# [Prompt]
Only the lines from the start of the data through the one containing "from math import" belong in your answer; return them exactly.

__________

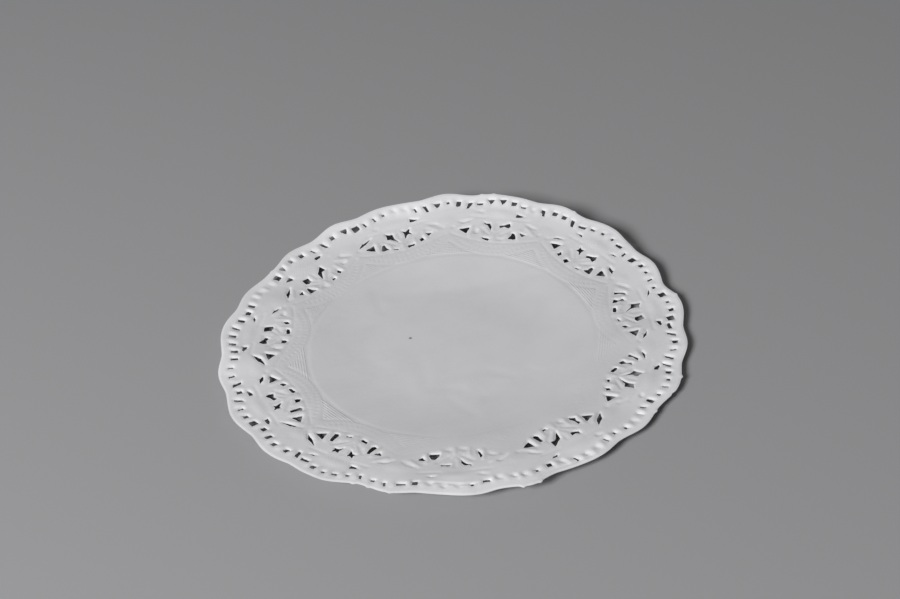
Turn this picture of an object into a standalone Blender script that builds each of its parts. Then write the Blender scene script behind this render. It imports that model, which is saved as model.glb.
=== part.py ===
"""A round paper lace doily: one sheet, die-cut and embossed, lying with its rim curled up.

The origin is under the middle of the sheet, +Z is up. Sizes are in millimetres until the
finished mesh is scaled to metres. A motif's own frame has x along the rim, clockwise seen
from above, and y outward from the doily's middle.
"""

from math import atan2, cos, exp, hypot, pi, radians, sin, sqrt, tau

import bmesh
import bpy
from mathutils import Vector
from mathutils.geometry import delaunay_2d_cdt

MM = 0.001
SHEET = 1.0  # thickness of the solid sheet

# Repeats
MOTIFS = 11
SCALLOPS = 2 * MOTIFS  # one over each motif and one over each gap between motifs
FIRST_MOTIF = radians(71.6)  # where motif 1 stands, anticlockwise from +X

# Outline
RIM_RADIUS = 82.5  # over a motif
GAP_CREST_DROP = 0.7  # how much further in the crest over a gap is
SCALLOP_DEPTH = 1.35
VALLEY_TIGHTNESS = 1.6  # over 2 would widen the valleys, under 2 widens the crests
VALLEY_SHIFT = 0.18  # widens the scallop over a motif, and narrows the one over a gap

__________

# [Response to this task]
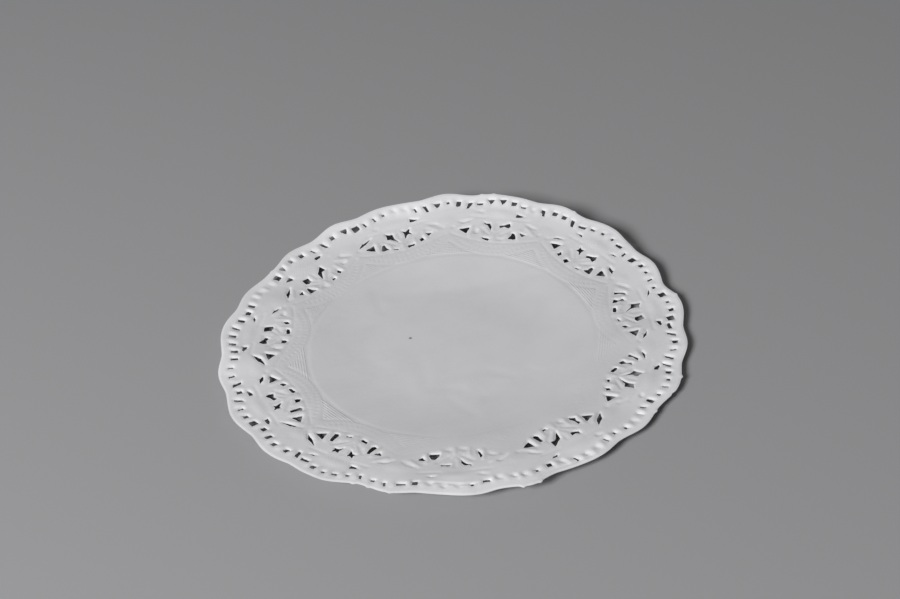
Turn this picture of an object into a standalone Blender script that builds each of its parts. Then write the Blender scene script behind this render. It imports that model, which is saved as model.glb.
=== part.py ===
"""A round paper lace doily: one sheet, die-cut and embossed, lying with its rim curled up.

The origin is under the middle of the sheet, +Z is up. Sizes are in millimetres until the
finished mesh is scaled to metres. A motif's own frame has x along the rim, clockwise seen
from above, and y outward from the doily's middle.
"""

from math import atan2, cos, exp, hypot, pi, radians, sin, sqrt, tau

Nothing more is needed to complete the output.